* start DATA *
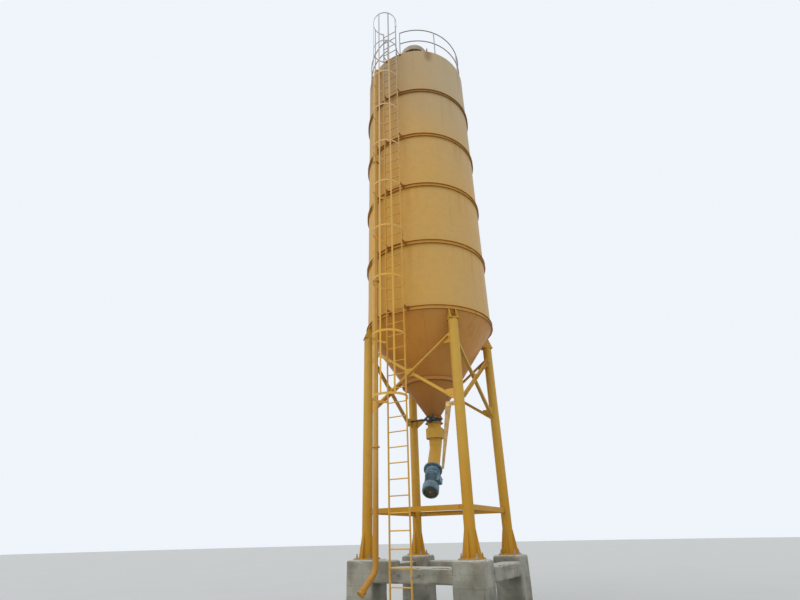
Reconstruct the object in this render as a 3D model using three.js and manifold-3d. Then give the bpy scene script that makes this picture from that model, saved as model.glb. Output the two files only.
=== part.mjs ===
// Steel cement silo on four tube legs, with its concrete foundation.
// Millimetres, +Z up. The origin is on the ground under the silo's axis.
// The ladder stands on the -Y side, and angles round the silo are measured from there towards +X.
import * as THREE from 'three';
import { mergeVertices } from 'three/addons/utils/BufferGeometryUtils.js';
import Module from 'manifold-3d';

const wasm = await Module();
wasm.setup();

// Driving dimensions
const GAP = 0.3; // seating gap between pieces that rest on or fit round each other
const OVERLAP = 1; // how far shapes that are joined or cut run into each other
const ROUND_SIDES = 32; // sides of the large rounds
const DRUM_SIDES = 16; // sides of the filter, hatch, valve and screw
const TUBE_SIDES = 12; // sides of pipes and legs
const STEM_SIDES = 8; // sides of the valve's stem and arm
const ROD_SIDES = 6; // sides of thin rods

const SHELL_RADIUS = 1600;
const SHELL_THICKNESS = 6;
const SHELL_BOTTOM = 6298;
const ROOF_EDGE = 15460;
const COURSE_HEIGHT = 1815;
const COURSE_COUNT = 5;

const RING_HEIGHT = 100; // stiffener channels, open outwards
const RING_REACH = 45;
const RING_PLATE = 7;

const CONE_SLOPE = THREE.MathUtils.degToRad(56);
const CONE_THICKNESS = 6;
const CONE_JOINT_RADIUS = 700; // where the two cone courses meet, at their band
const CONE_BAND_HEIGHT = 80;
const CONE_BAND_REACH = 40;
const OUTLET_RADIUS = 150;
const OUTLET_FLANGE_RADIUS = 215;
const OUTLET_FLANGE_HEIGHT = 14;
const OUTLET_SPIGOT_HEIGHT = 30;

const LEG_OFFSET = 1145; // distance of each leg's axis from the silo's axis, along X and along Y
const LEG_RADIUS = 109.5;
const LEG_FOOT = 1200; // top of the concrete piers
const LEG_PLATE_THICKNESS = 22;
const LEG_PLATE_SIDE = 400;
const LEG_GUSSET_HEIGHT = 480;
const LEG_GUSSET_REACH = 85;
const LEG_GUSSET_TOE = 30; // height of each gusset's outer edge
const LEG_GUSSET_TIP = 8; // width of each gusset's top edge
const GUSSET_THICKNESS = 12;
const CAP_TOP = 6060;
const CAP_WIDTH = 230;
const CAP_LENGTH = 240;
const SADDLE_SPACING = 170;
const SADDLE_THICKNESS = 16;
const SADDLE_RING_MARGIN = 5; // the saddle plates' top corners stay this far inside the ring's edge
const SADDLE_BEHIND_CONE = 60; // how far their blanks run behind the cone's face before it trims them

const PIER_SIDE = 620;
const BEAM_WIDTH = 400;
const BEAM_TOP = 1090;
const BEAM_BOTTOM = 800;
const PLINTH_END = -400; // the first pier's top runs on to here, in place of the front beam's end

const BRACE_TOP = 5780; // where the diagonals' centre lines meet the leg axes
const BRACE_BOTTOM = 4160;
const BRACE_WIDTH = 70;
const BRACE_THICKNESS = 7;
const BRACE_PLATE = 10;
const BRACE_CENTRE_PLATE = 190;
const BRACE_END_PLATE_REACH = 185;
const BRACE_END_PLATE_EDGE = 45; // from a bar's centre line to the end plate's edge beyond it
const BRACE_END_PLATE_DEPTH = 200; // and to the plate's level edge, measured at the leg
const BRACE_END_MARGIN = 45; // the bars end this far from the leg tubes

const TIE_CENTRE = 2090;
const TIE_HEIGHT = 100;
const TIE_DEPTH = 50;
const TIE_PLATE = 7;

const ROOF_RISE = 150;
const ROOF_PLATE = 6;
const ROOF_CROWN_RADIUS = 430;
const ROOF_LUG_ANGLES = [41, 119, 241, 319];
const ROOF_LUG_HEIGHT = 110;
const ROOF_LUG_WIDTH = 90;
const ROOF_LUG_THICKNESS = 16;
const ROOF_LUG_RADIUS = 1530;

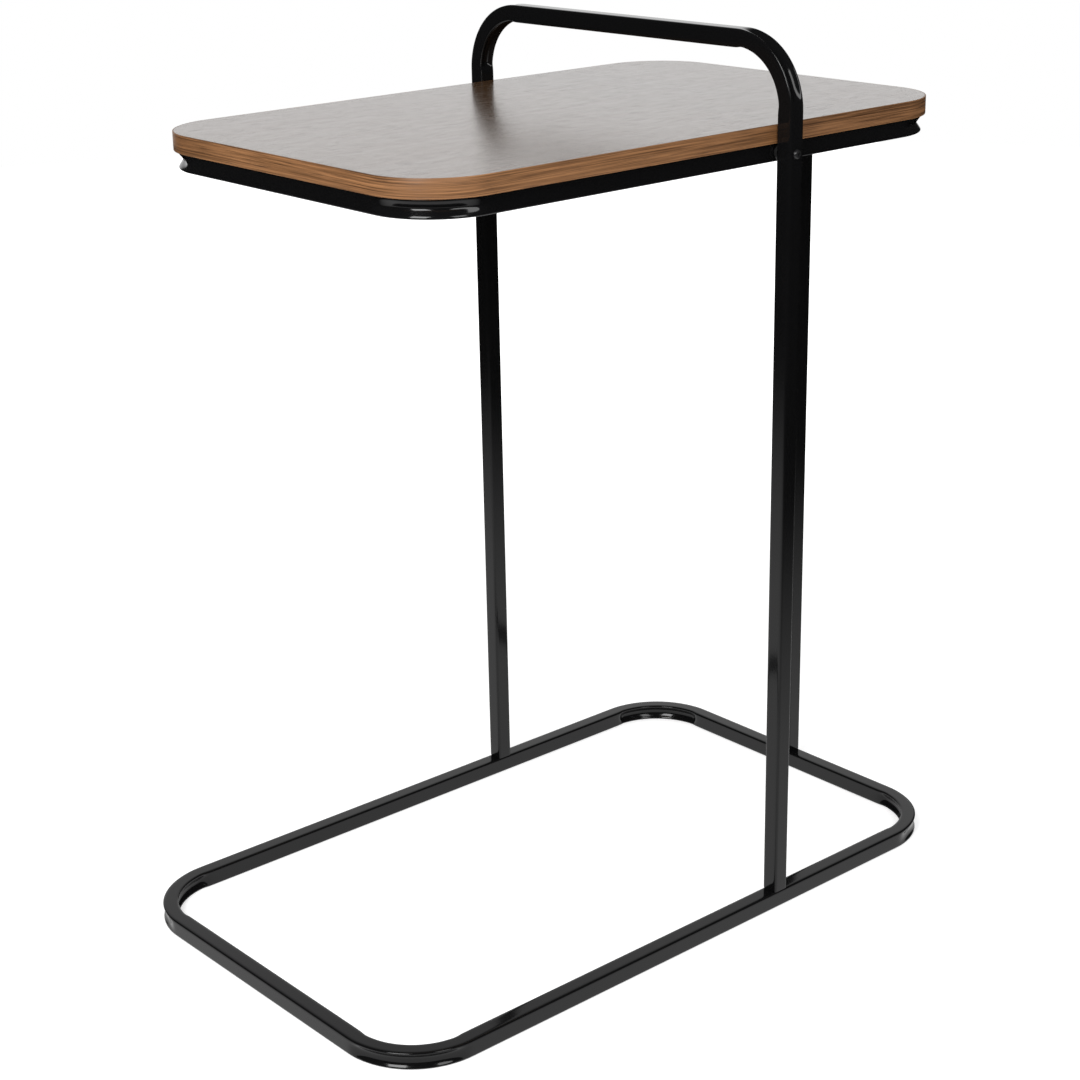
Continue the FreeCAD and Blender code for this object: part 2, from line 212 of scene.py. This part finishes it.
* end DATA *
WHAT IS BEING ASKED
All of the entries above should be written out again exactly.

TASK RESULT
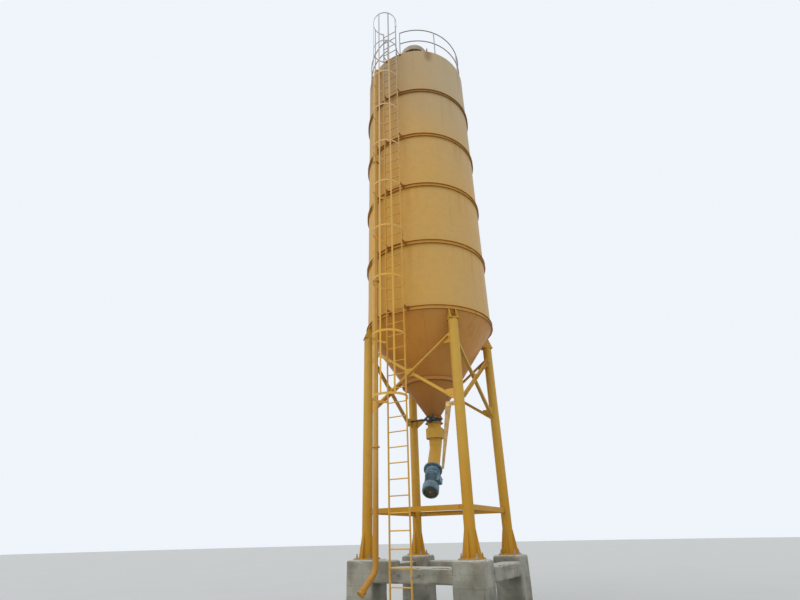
Reconstruct the object in this render as a 3D model using three.js and manifold-3d. Then give the bpy scene script that makes this picture from that model, saved as model.glb. Output the two files only.
=== part.mjs ===
// Steel cement silo on four tube legs, with its concrete foundation.
// Millimetres, +Z up. The origin is on the ground under the silo's axis.
// The ladder stands on the -Y side, and angles round the silo are measured from there towards +X.
import * as THREE from 'three';
import { mergeVertices } from 'three/addons/utils/BufferGeometryUtils.js';
import Module from 'manifold-3d';

const wasm = await Module();
wasm.setup();

// Driving dimensions
const GAP = 0.3; // seating gap between pieces that rest on or fit round each other
const OVERLAP = 1; // how far shapes that are joined or cut run into each other
const ROUND_SIDES = 32; // sides of the large rounds
const DRUM_SIDES = 16; // sides of the filter, hatch, valve and screw
const TUBE_SIDES = 12; // sides of pipes and legs
const STEM_SIDES = 8; // sides of the valve's stem and arm
const ROD_SIDES = 6; // sides of thin rods

const SHELL_RADIUS = 1600;
const SHELL_THICKNESS = 6;
const SHELL_BOTTOM = 6298;
const ROOF_EDGE = 15460;
const COURSE_HEIGHT = 1815;
const COURSE_COUNT = 5;

const RING_HEIGHT = 100; // stiffener channels, open outwards
const RING_REACH = 45;
const RING_PLATE = 7;

const CONE_SLOPE = THREE.MathUtils.degToRad(56);
const CONE_THICKNESS = 6;
const CONE_JOINT_RADIUS = 700; // where the two cone courses meet, at their band
const CONE_BAND_HEIGHT = 80;
const CONE_BAND_REACH = 40;
const OUTLET_RADIUS = 150;
const OUTLET_FLANGE_RADIUS = 215;
const OUTLET_FLANGE_HEIGHT = 14;
const OUTLET_SPIGOT_HEIGHT = 30;

const LEG_OFFSET = 1145; // distance of each leg's axis from the silo's axis, along X and along Y
const LEG_RADIUS = 109.5;
const LEG_FOOT = 1200; // top of the concrete piers
const LEG_PLATE_THICKNESS = 22;
const LEG_PLATE_SIDE = 400;
const LEG_GUSSET_HEIGHT = 480;
const LEG_GUSSET_REACH = 85;
const LEG_GUSSET_TOE = 30; // height of each gusset's outer edge
const LEG_GUSSET_TIP = 8; // width of each gusset's top edge
const GUSSET_THICKNESS = 12;
const CAP_TOP = 6060;
const CAP_WIDTH = 230;
const CAP_LENGTH = 240;
const SADDLE_SPACING = 170;
const SADDLE_THICKNESS = 16;
const SADDLE_RING_MARGIN = 5; // the saddle plates' top corners stay this far inside the ring's edge
const SADDLE_BEHIND_CONE = 60; // how far their blanks run behind the cone's face before it trims them

const PIER_SIDE = 620;
const BEAM_WIDTH = 400;
const BEAM_TOP = 1090;
const BEAM_BOTTOM = 800;
const PLINTH_END = -400; // the first pier's top runs on to here, in place of the front beam's end

const BRACE_TOP = 5780; // where the diagonals' centre lines meet the leg axes
const BRACE_BOTTOM = 4160;
const BRACE_WIDTH = 70;
const BRACE_THICKNESS = 7;
const BRACE_PLATE = 10;
const BRACE_CENTRE_PLATE = 190;
const BRACE_END_PLATE_REACH = 185;
const BRACE_END_PLATE_EDGE = 45; // from a bar's centre line to the end plate's edge beyond it
const BRACE_END_PLATE_DEPTH = 200; // and to the plate's level edge, measured at the leg
const BRACE_END_MARGIN = 45; // the bars end this far from the leg tubes

const TIE_CENTRE = 2090;
const TIE_HEIGHT = 100;
const TIE_DEPTH = 50;
const TIE_PLATE = 7;

const ROOF_RISE = 150;
const ROOF_PLATE = 6;
const ROOF_CROWN_RADIUS = 430;
const ROOF_LUG_ANGLES = [41, 119, 241, 319];
const ROOF_LUG_HEIGHT = 110;
const ROOF_LUG_WIDTH = 90;
const ROOF_LUG_THICKNESS = 16;
const ROOF_LUG_RADIUS = 1530;

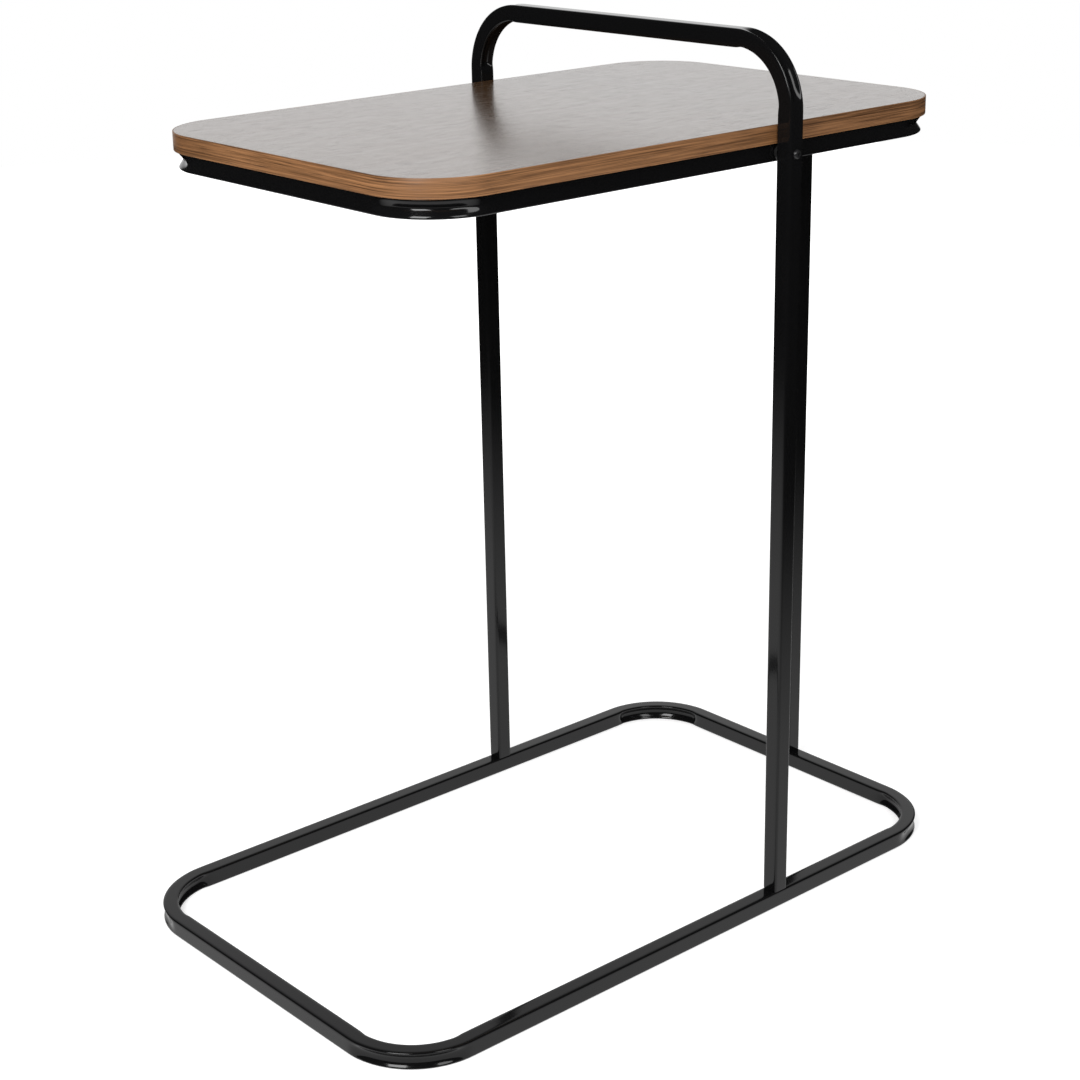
Continue the FreeCAD and Blender code for this object: part 2, from line 212 of scene.py. This part finishes it.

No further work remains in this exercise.